The institute’s projections, which have proved highly accurate in the past, chime with the conclusion of a growing number of City economists who now predict that the recession will end in the coming quarter, with some arguing it is already over.
Official GDP data for the present quarter (Q2) will not be published until July 24, and the City will judge the recession to have ended, at least temporarily, if these confirm growth.
Mr Weale stopped short of forecasting that this formal confirmation will appear, however.
He said that since official figures are worked out on a quarterly average, rather than on a monthly basis, they would probably show only that the economy stagnated, with zero growth.
The formal end to recession would then only come in the third quarter as a clear rise in GDP emerged, but the institute said that this made little difference in practice. “The monthly figures are inevitably erratic but the picture is coherent with the broader picture of stabilisation which has emerged since we first suggested that the output (GDP) had stopped falling on 13 May,” it reported.
If the institute is proved right, then the present recession will have seen the economy shrink by about 5 per cent since it began last May and ended in March.
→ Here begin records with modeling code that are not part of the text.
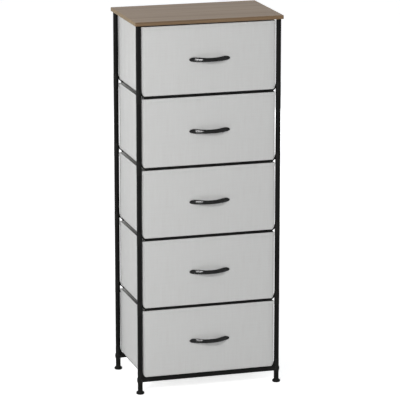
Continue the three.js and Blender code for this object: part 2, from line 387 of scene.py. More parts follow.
@dataclass(frozen=True)
class WovenPolyester(Finish):
    """Light grey polyester cloth in a plain weave, laminated to a stiff felt backing.

    The eye sees a matt, even grey with faint slubs along both thread directions. The real threads
    are about 0.4 mm apart, too fine to show, so they are drawn 1.4 mm apart.
    """

    shade: str = "#c8c8c6"
    slub: str = "#cacac8"
    shadow: str = "#c6c5c3"
    thread: float = 1.4 * MM
    thread_depth: float = 0.15 * MM
    slub_length: float = 90 * MM
    slub_width: float = 4.5 * MM
    upright_share: float = 0.6
    pit_shade: float = 0.975

    def dress(self, tree: bpy.types.NodeTree, shader: bpy.types.Node) -> None:
        """Weaves the cloth on the piece's own UV map, which is in metres along the cloth.

        Args:
            tree: The material's node tree.
            shader: Its Principled shader.
        """
        cloth = add_node(tree, "UVMap", {"uv_map": "UVMap"}).outputs["UV"]
        waves, slubs = [], []
        slub = {"X": (self.slub_length, self.slub_width), "Y": (self.slub_width, self.slub_length)}
        for direction, (length, width) in slub.items():
            wave = add_node(tree, "TexWave", {
                "wave_type": "BANDS", "bands_direction": direction, "wave_profile": "SIN",
                "Scale": WAVE_PERIOD / self.thread, "Distortion": 0.5, "Detail": 1.0,
            }, {"Vector": cloth})
            waves.append(wave.outputs["Fac"])
            stretch = add_node(tree, "Mapping", {"Scale": (1 / length, 1 / width, 1.0)}, {"Vector": cloth})
            noise = add_node(tree, "TexNoise", {"Scale": 1.0, "Detail": 3.0}, {"Vector": stretch.outputs["Vector"]})
            slubs.append(noise.outputs["Fac"])
        threads = add_node(tree, "Math", {"operation": "MAXIMUM"}, {0: waves[0], 1: waves[1]}).outputs[0]
        both = add_node(tree, "Mix", {"data_type": "FLOAT", "Factor": self.upright_share},
                        {2: slubs[0], 3: slubs[1]}).outputs[0]
        colour = add_node(tree, "ValToRGB", {"stops": [(0.34, self.shadow), (0.5, self.shade), (0.66, self.slub)]},
                          {"Fac": both}).outputs["Color"]
        # Painted shade: the colour darkens by pit_shade in the pits between the threads.
        pits = add_node(tree, "MapRange", {"To Min": self.pit_shade, "To Max": 1.0}, {"Value": threads})
        woven = add_node(tree, "Mix", {"data_type": "RGBA", "blend_type": "MULTIPLY", "Factor": 1.0},
                         {6: colour, 7: pits.outputs["Result"]})
        height = add_node(tree, "Math", {"operation": "ADD"}, {0: threads, 1: both})
        bump = add_node(tree, "Bump", {"Strength": 0.22, "Distance": self.thread_depth},
                        {"Height": height.outputs[0]})
        wire(shader, {"Roughness": 0.95, "Specular IOR Level": 0.2, "Sheen Weight": 0.15, "Sheen Roughness": 0.6},
             {"Base Color": woven.outputs[2], "Normal": bump.outputs["Normal"]})


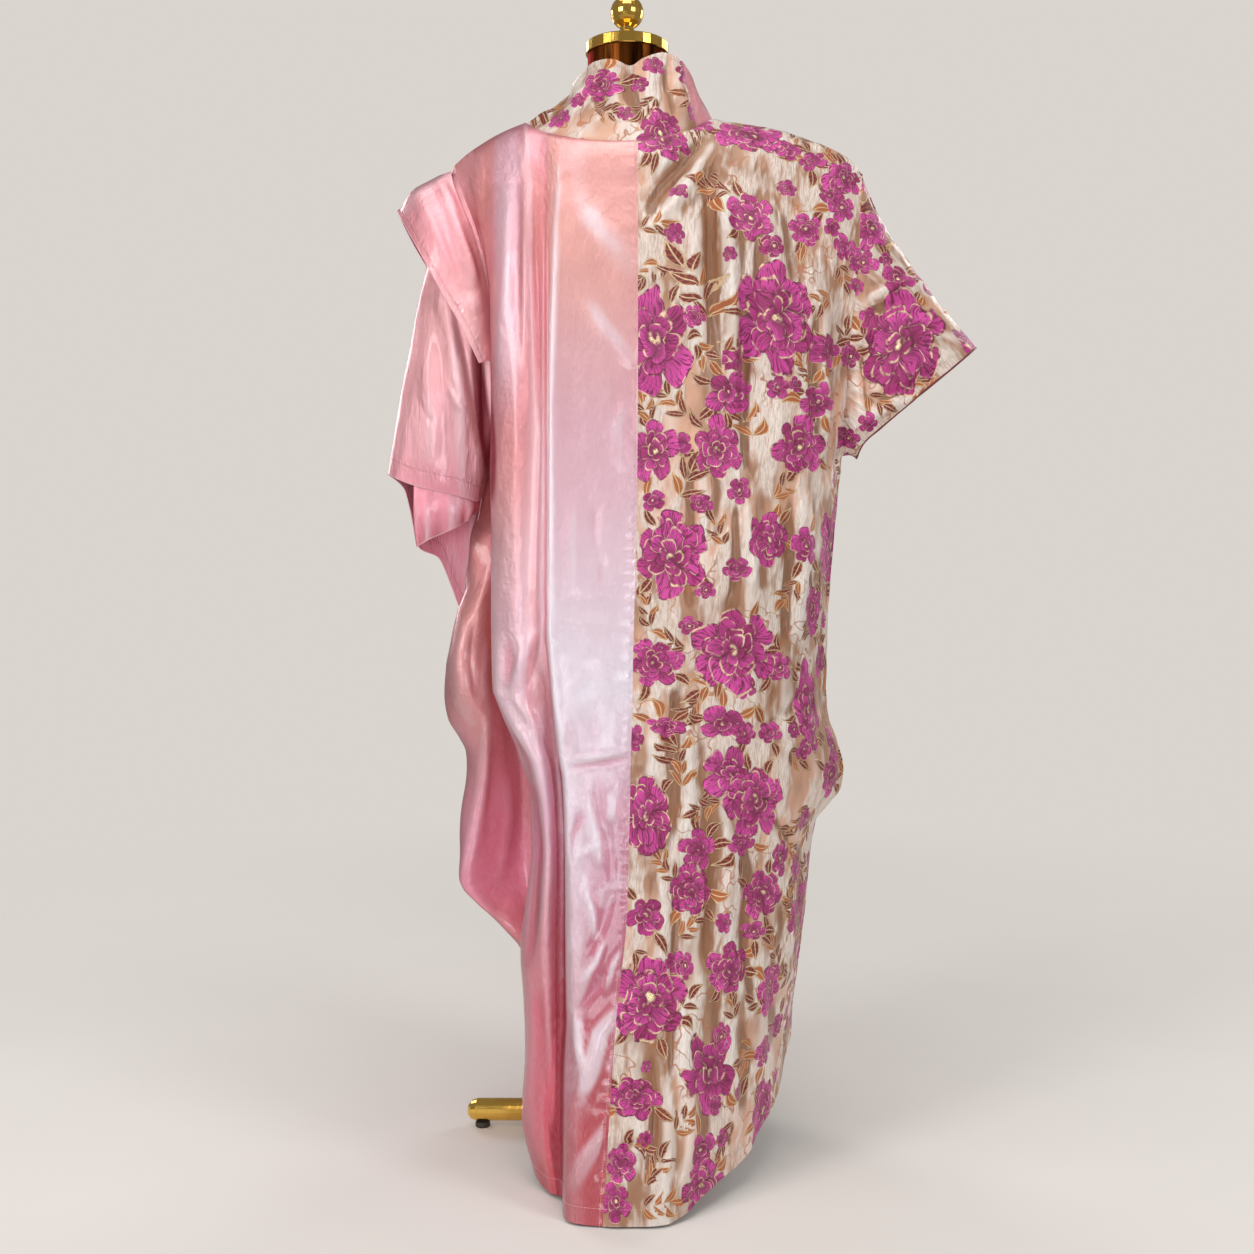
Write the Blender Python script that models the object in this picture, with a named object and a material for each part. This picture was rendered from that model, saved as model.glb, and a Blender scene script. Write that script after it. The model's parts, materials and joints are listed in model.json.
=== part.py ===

This would make it more severe than the early Nineties recession but less severe than that of the early Eighties.
Many economists still fear, however, that recovery could founder and give way to a “double dip” downturn.
Top Bank of England officials sounded renewed calls for caution over the outlook yesterday.
Kate Barker, an external member of the Bank’s Monetary Policy Committee, cautioned that it was not clear whether the pick-up in the economy would be sustainable.
Andrew Sentance, another MPC member, warned that a sustainable recovery could be endangered if banks fail to improve the flow of credit. “The recovery will need to take place with a banking system which will not be firing on all cylinders,” he said.
Despite such doubts, the institute’s findings will be hailed by the Treasury and No 10 as a much-needed boost for the Government, and as a vindication of the Chancellor’s predictions of recovery.
Optimism over prospects will be reinforced by the improved news from industry. Manufacturing output rose by a bigger-than-expected 0.2 per cent in April, with revised data showing a similar gain in March, marking the first back-to-back output gains since the beginning of last year.
James Knightley, economist at ING, said: “It is looking increasingly possible that the UK could lead the rest of the G7 out of technical recession.”